Pros and Cons of Financial Advisors

Pros

  • Access to a human advisor: You’ll have access to a professional who you can meet with in person (or virtually).
  • Complex financial solutions: They can help you navigate complex financial situations (or tough money conversations with family) and save you time and stress.
  • Personalized financial plan: Your advisor can create a plan to help you reach your money goals efficiently. Over time, you’ll build a relationship with them. They’ll understand your dreams and ambitions and will help you reach them.
  • Help assessing risk: Your advisor can help you avoid major money mistakes, like panicking and selling your investments when the market declines suddenly. They can also prevent you from making risky and potentially detrimental investments.

Cons

  • High account minimums: Financial advisor services usually require a high minimum balance, often between $100,000 to $250,000 in assets, to open an account.
  • Conflicts of interest: Some types of advisors may earn commissions, which can create a conflict of interest when it comes to choosing what to invest in.
  • Involved selection process: Finding the right advisor is an involved process that takes time, effort, and a lot of research.

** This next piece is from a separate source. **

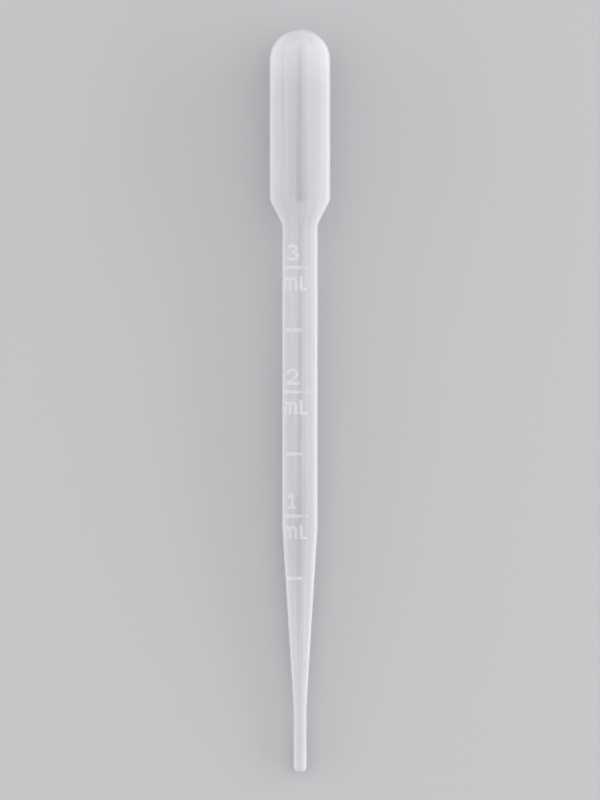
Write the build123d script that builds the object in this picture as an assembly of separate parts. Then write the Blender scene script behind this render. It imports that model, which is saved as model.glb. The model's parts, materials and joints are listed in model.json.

Which Type of Advisor is Right for You?

Which type of financial advisor is right for you depends on your goals, preferences, and budget.

Whether you’re just getting started or you’re a knowledgeable investor who wants an affordable way to automate your investments on a user-friendly platform, a robo-advisor could be a great match.

However, if you want the peace of mind of having a human advisor you can contact at any time managing your investments and need more extensive wealth management services, a financial advisor could be worth the cost.

Assess your needs, weigh the pros and cons, and start researching your options to land on the right advisory service for you.